2. Deduction of loans in computing capital for relief under section 80J.
3. Applicability of section 40(c) versus section 40A(5) to directors.

Issue-wise Detailed Analysis:

1. Classification of Expenditure on Ship Repairs:
The primary issue involved the classification of a significant expenditure of Rs. 99,52,440 incurred on repairing the ship "Maratha Transhipper." The assessee claimed it as a revenue expenditure, deductible under section 31 of the Income-tax Act, 1961. The Income-tax Officer initially allowed the deduction but was later contested by the Commissioner of Income-tax, who deemed it capital expenditure due to the magnitude of the amount and its comparison with the ship's original cost. The Tribunal, however, upheld the assessee's claim, stating that the expenditure was for preserving and maintaining an existing asset, not creating a new one. The Tribunal emphasized that the quantum of expenditure or the replacement of parts does not determine the nature of the expenditure. The High Court concurred with the Tribunal, referencing several precedents, and concluded that the expenditure was indeed for "current repairs" and thus allowable as a revenue deduction.

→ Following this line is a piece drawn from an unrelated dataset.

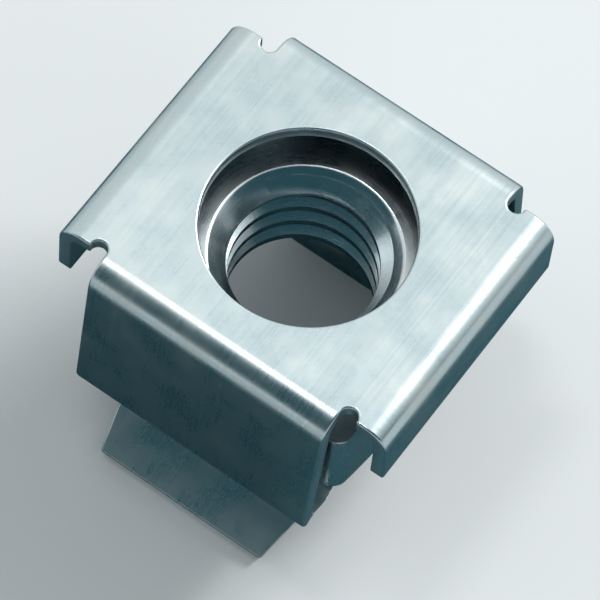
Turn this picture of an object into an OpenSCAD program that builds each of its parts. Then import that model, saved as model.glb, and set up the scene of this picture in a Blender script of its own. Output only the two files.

2. Deduction of Loans in Computing Capital for Relief under Section 80J:
Both parties agreed that this issue was covered by the Supreme Court decision in Lohia Machines Ltd. v. Union of India [1985] 152 ITR 308. Following this precedent, the High Court answered the question in the negative and in favor of the Revenue, indicating that loans should be deducted when computing capital for the purpose of section 80J relief.

3. Applicability of Section 40(c) versus Section 40A(5) to Directors:
Counsel for both parties acknowledged that this issue was addressed by the High Court in CIT v. Hico Products P. Ltd. (No. 1) [1993] 201 ITR 567. Based on this precedent, the High Court answered the question in the affirmative and in favor of the assessee, affirming that section 40(c) applies to directors rather than section 40A(5).

Conclusion:
The High Court upheld the Tribunal's decision, affirming the classification of the ship repair expenditure as revenue expenditure. The court also followed established precedents to resolve the other two issues, ruling in favor of the Revenue regarding the deduction of loans under section 80J and in favor of the assessee concerning the applicability of section 40(c) to directors. The reference was disposed of with no order as to costs.